Exploring resilience through the stories of food innovators in the Western Cape, South Africa


Exploring resilience through the stories of food innovators in the Western Cape, South Africa

Author(s): Lindow, M., Biggs, R., Preiser, R. and Pereira, L.
Link to CST author(s): Dr. Laura Pereira, Prof. Reinette (Oonsie) Biggs, Prof. Rika Preiser
Publication: GRAID Policy Brief
Year: 2020
Full reference: Lindow, M., Biggs, R., Preiser, R & Pereira, L. 2020. Exploring resilience through the stories of food innovation in the Western Cape.
https://graid.earth/wp-content/uploads/2018/03/LindowMegan_Book-WEB.pdf



Summary

The booklet highlights the stories of five ‘food innovators’ connected to the Seeds of Good Anthropocenes project, who shared stories of their motivations and efforts to inspire and shape new kinds of politics, values and social-ecological relationships in a food system mired in deep local and global social inequalities and environmental problems, among many other challenges.

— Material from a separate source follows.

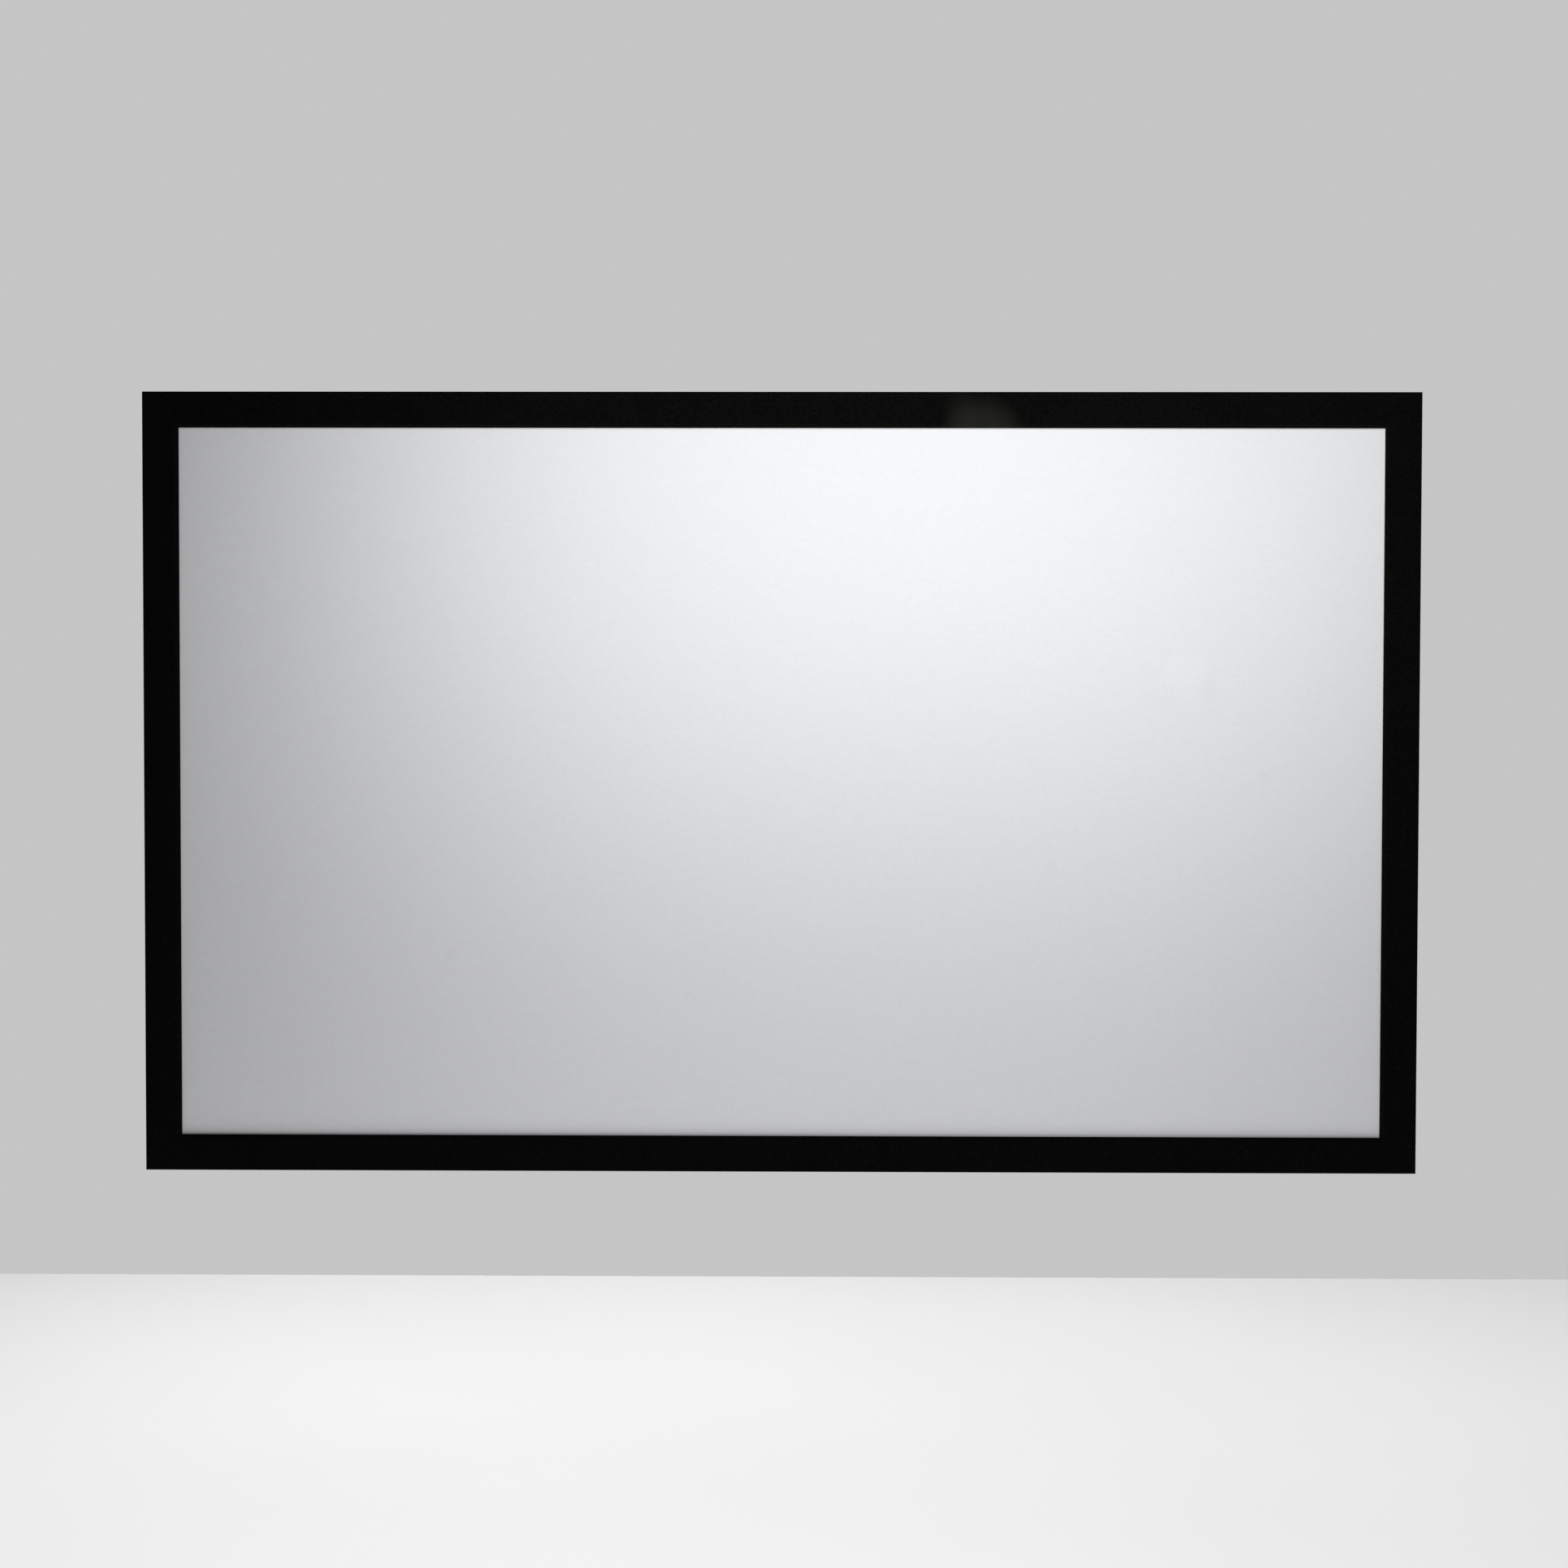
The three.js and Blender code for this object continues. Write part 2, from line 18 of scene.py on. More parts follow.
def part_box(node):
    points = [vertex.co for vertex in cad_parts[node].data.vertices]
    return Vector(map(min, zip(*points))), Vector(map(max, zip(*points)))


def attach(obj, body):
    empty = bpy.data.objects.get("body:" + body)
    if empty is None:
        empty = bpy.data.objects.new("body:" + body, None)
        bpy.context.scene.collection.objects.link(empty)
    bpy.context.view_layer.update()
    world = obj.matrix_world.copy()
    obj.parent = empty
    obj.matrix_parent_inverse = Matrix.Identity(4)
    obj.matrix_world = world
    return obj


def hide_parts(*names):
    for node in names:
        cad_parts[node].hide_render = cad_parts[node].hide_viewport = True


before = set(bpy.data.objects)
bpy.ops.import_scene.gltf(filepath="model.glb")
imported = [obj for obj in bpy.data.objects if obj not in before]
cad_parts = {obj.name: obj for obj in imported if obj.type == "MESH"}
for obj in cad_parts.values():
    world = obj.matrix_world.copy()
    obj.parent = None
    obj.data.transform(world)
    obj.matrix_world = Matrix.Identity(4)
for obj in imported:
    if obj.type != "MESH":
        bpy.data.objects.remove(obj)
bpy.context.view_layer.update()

# %% [markdown]
# ## The driving sizes
# The places are read from the frame's own boxes, so the looks follow the solids. The four sides share one
# section, so each side is drawn in a frame of its own: X runs outwards from the picture's edge, Y runs
# back from the front of the velvet, and Z runs along the side. One matrix per side turns that drawing
# into its place, which saves writing every shape four times. A side is listed with its turn in degrees, how
# far its edge of the picture is from the middle, and half its length.

# %% Sizes and side frames
MM = 0.001
right_low, right_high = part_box("right_velvet")
top_low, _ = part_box("top_left_velvet")
PICTURE_HALF_WIDTH = right_low.x
PICTURE_HALF_HEIGHT = top_low.z
FRONT = right_low.y
BORDER = right_high.x - right_low.x

SIDES = {
    "right": (0, PICTURE_HALF_WIDTH, PICTURE_HALF_HEIGHT),
    "bottom": (90, PICTURE_HALF_HEIGHT, PICTURE_HALF_WIDTH),
    "left": (180, PICTURE_HALF_WIDTH, PICTURE_HALF_HEIGHT),
    "top": (270, PICTURE_HALF_HEIGHT, PICTURE_HALF_WIDTH),
}


def side_place(side):
    """The matrix that puts a drawing in a side's own frame where that side is."""
    turn, edge, _ = SIDES[side]
    return Matrix.Rotation(math.radians(turn), 4, "Y") @ Matrix.Translation((edge, FRONT, 0))


picture_size = [round(2 * half, 4) for half in (PICTURE_HALF_WIDTH, PICTURE_HALF_HEIGHT)]
print("picture:", picture_size, "border:", round(BORDER, 4))

# %% [markdown]
# ## Writing finishes as sums
# A finish is a tree of nodes, and most of its nodes are plain arithmetic on masks. Wiring them by hand is
# long and hard to read, so a small class stands for the output of a node and adds a Math node for each
# +, -, * or /. Colours must not go through a Math node, which turns them grey, so they are blended with a
# Mix node. Every other node comes from one method, which takes its type, settings and inputs.


# %% The output of a node
class Signal:
    """The output of a node, so that masks can be written as sums and products."""

    def __init__(self, owner, socket):
        self.owner = owner
        self.socket = socket

    def _math(self, operation, *values):
        return self.owner.node("ShaderNodeMath", {"operation": operation}, dict(enumerate(values)))

    def __add__(self, other):
        return self._math("ADD", self, other)

    def __sub__(self, other):
        return self._math("SUBTRACT", self, other)

    def __mul__(self, other):
        return self._math("MULTIPLY", self, other)

    def __truediv__(self, other):
        return self._math("DIVIDE", self, other)

    def __rsub__(self, other):
        return self._math("SUBTRACT", other, self)

    def __rtruediv__(self, other):
        return self._math("DIVIDE", other, self)

    __radd__ = __add__
    __rmul__ = __mul__

    def call(self, operation, *values):
        """Any other operation of a Math node, such as FRACT or ABSOLUTE."""
        return self._math(operation, self, *values)

    def smooth(self, low, high):
        """A soft step from 0 at low to 1 at high. With low over high it falls."""
        if low > high:
            return 1 - self.smooth(high, low)
        settings = {"interpolation_type": "SMOOTHSTEP"}
        return self.owner.node("ShaderNodeMapRange", settings, {"Value": self, 1: low, 2: high})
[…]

The stories were analysed, and three key resilience frames were borrowed from Katrina Brown’s book as lenses through which to explore their linkages to resilience ideas: rootendess (the relationships that hold people within a community, culture, identity and place); resourcefulness (how different kinds of ‘capacities, knowledges, innovation and learning’ can be harnessed to deal with change); and resistance (opening up fertile spaces for change).

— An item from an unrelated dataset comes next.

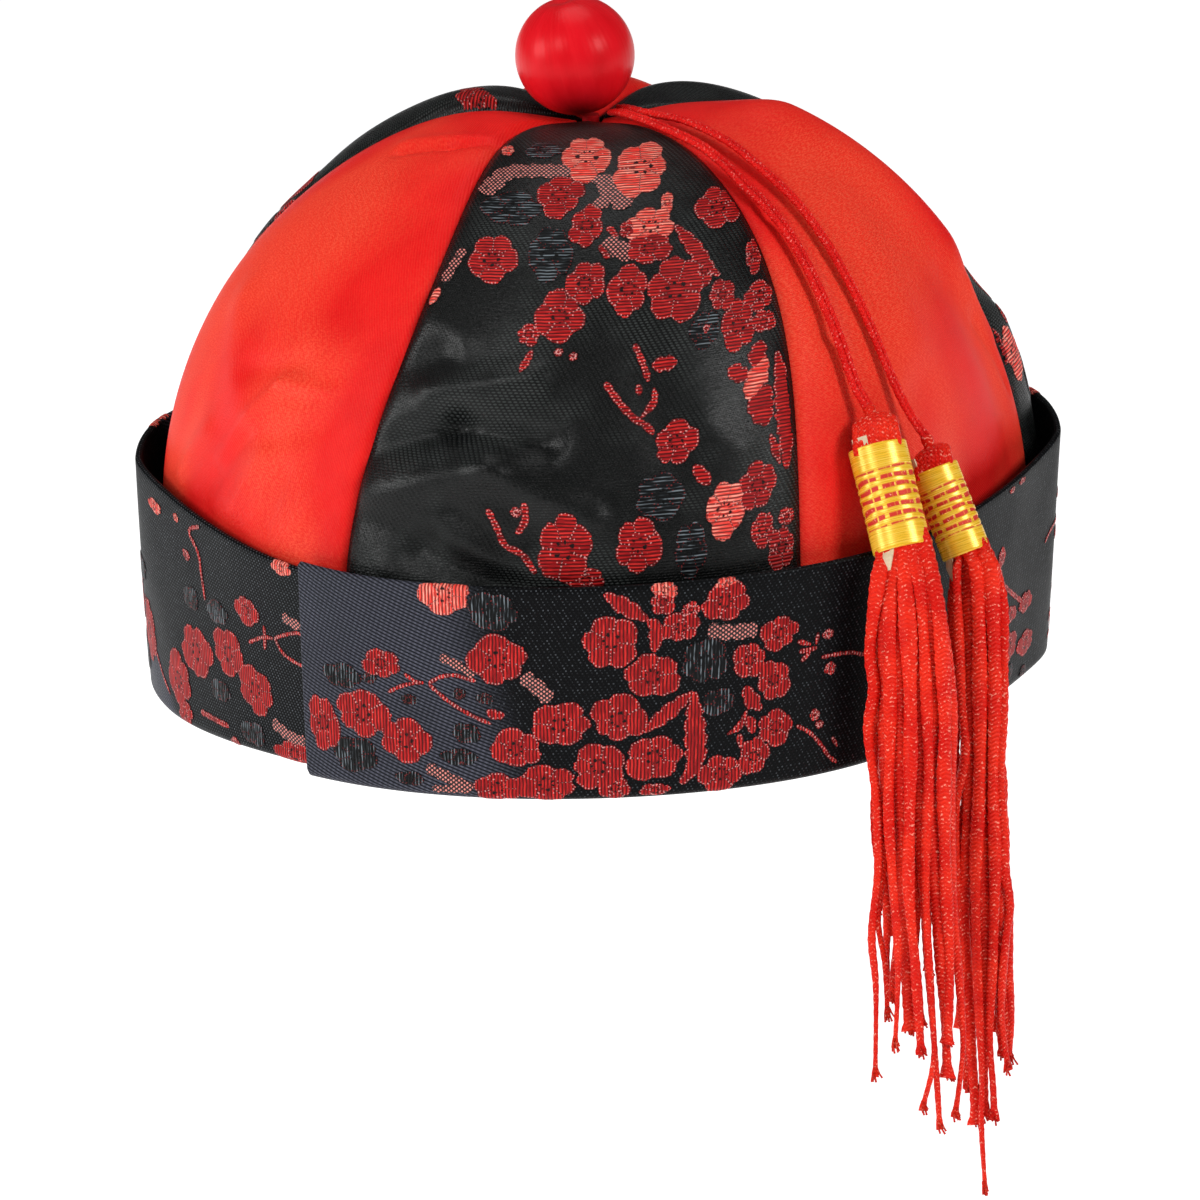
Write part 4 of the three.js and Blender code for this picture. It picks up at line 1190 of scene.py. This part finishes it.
CUFF_STRIPS = [
    ("mesh", 2, [(-35.6, 32), (-31, 30), (-28, 28)]),
    ("red", 0.9, [(-44.2, 27.4), (-41.4, 25.8), (-39.6, 25.8)]),
    ("red", 0.9, [(-48.2, 22.8), (-44.8, 24.6), (-41.4, 25.6)]),
    ("red", 0.9, [(-38.4, 25.8), (-35.6, 27.4), (-32.2, 28), (-29.2, 27.2), (-27.6, 27)]),
    ("red", 0.9, [(-38.4, 25.6), (-35, 22.8), (-31.2, 20.4), (-28, 18.8), (-24.4, 17.4)]),
    ("red", 2.4, [(-25.4, 20.4), (-23.4, 19.4), (-21.4, 19.6)]),
    ("mesh", 2.6, [(-39.4, 6.8), (-35, 5), (-29, 2.4)]),
    ("mesh", 1.6, [(-38.2, 2), (-30, 2.4)]),
    ("mesh", 3.4, [(-17.4, 28.4), (-14.4, 26), (-11.4, 23)]),
    ("red", 3.8, [(0.2, 46.6), (4, 43.8), (9.4, 40.2)]),
    ("red", 3.6, [(9.4, 40.2), (11.4, 38), (10.8, 33)]),
    ("red", 3.6, [(8.6, 15.2), (13.2, 18.6), (19.4, 23.4)]),
    ("red", 5, [(19.6, 23.4), (19.8, 18.4), (20.2, 11.6), (20, 6.8), (17, 3)]),
    ("mesh", 3.4, [(22.4, 36.8), (27.8, 35.8), (33.4, 35.8)]),
    ("red", 3.6, [(31, 23.4), (32.4, 20.4), (34.8, 17.6)]),
    ("red", 1.6, [(31.6, 18), (30, 14.6), (27.2, 13)]),
    ("red", 2.6, [(32, 16.6), (33.2, 12.6)]),
    ("red", 1.4, [(30, 12.8), (30.4, 9.6)]),
    ("red", 1.1, [(43, 31.6), (46.2, 30.4)]),
    ("red", 1.1, [(43.4, 29.2), (47.8, 29.4)]),
    ("red", 1.1, [(44, 27), (46.2, 28.8)]),
    ("red", 0.9, [(47.6, 30.2), (48, 32.8)]),
    ("red", 0.9, [(49, 27), (52.4, 27), (56.8, 26.6), (60.8, 25.2)]),
    ("red", 0.9, [(43.4, 12.8), (46.8, 10.6), (49.8, 7.4), (52, 4.4), (54.2, 2.6)]),
    ("red", 0.9, [(52.6, 8.6), (54.2, 6.2)]),
]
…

In this process, the stories helped to shed light on how and why each food innovator has created and navigated their own particular path towards shaping change within a larger food system, engaging with diverse themes of fighting for social justice and equality; mobilising and empowering youth; cultivating fertile networks of people and ideas; recovering lost food heritages; cultivating an ethic of care and responsibility for the land; and using creativity to challenge and explore perceptions of food.

The authors’ findings indicate that the storymaking approach may have rich potential for assessing the less tangible aspects of resilience in particular contexts. Storymaking could also be developed as a tool to help communities more purposefully understand and develop their capacities for resilience by interpreting their own stories through resilience frames.

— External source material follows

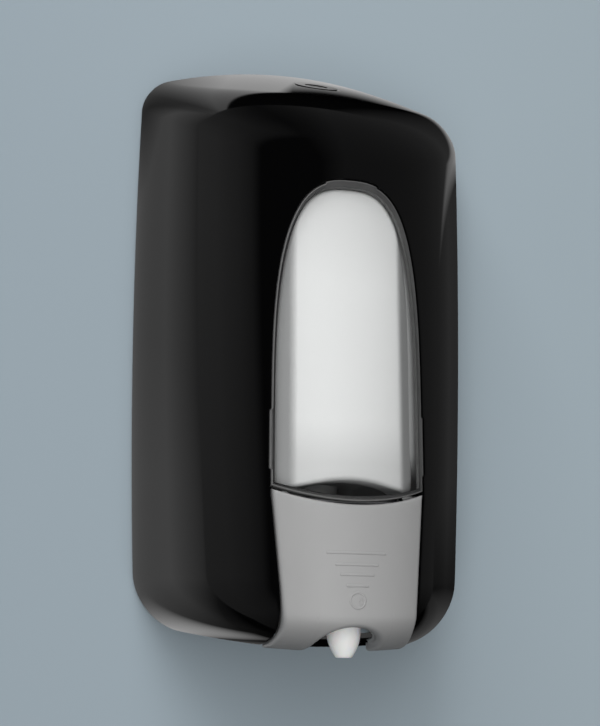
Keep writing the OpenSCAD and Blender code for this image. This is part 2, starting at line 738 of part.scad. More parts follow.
// Angle that the cam hooks behind
module catch_plate() {
    color("silver") difference() {
        union() {
            translate([-13, -plate_t - 1.2, up(180)]) cube([26, 1.2, 12]);
            translate([-2.6, -16.6, up(180)]) cube([5.2, 16.6 - plate_t, 1.2]);
            translate([-2.6, -16.6, up(180)]) cube([5.2, 1.2, 4.2]);
        }
        for (s = [-1, 1]) bar_y(1.5, plate_t - 1, 4, 186, s * 9);
    }
}
module catch_screws() {
    color("silver") for (s = [-1, 1]) {
        bar_y(1.15, 1, plate_t + 0.5, 186, s * 9);
        bar_y(2.6, plate_t + 1.2, 1.6, 186, s * 9);
    }
}
module tank_clip() {
    color([0.3, 0.3, 0.31]) both_sides() {
        translate([28, -plate_t - 2, up(158)]) cube([10, 2, 8]);
        translate([28, -20, up(156.4)]) cube([10, 20 - plate_t, 1.8]);
        translate([28, -20, up(154.2)]) cube([10, 1.6, 3]);
    }
}

back_plate();
cover();
window();
lever();
lever_axle();
hinge_pins();
tank();
tank_lid();
lid_seal();
pump_body();
pump_nut();
neck_gasket();
inlet_valve();
plunger();
piston_seal();
return_spring();
outlet_valve();
spout();
gland_cap();
lock_housing();
lock_cylinder();
lock_cam();
lock_nut();
catch_plate();
catch_screws();
tank_clip();
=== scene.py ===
"""Wall mounted push dispenser for liquid soap: the looks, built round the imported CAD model.

Lengths inside the shape functions are millimetres, as in the CAD source; meshes are metres.
x runs to the right, y into the wall and z up. Depth d is the distance from the wall, and a
height h is measured from the lowest edge of the cover at the wall, so z = h - 102.5.
"""
import math

import bmesh
import bpy
import numpy as np
from mathutils import Matrix, Vector


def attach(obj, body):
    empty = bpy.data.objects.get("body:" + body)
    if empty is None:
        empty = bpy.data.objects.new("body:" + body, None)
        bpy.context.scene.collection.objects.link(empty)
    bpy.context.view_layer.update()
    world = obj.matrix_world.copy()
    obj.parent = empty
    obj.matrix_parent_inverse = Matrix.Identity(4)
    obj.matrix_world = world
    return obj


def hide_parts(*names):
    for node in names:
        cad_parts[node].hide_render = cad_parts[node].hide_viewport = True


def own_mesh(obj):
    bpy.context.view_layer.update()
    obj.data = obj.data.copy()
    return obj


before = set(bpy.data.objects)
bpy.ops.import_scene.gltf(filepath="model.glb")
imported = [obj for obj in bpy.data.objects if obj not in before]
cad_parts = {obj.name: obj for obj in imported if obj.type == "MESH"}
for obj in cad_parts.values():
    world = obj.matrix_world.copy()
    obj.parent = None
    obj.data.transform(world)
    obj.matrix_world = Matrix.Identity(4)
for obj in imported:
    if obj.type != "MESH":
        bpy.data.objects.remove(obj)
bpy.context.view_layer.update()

# ---- Room: wall, lamps and camera -----------------------------------------------------------
# A painted blue grey wall right behind the dispenser. It shows its front only, so the back of
# the dispenser can be looked at through it. Soft boxes hang in front. What gloss mirrors is not
# the paint and the lamps but soft fields of light on the wall and a glow all round.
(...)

This short book was developed from a master’s thesis in Sustainable Development completed by Megan Lindow in December 2017. This project contributes to GRAID work on understanding and creating transformative spaces, connecting to the global Seeds of Good Anthropocenes project. Through deep engagements with a few key ‘food innovators,’ new knowledge and methods were developed for gaining insight into some of the underlying values and motivations that may contribute to future positive changes in food systems of the Western Cape, South Africa.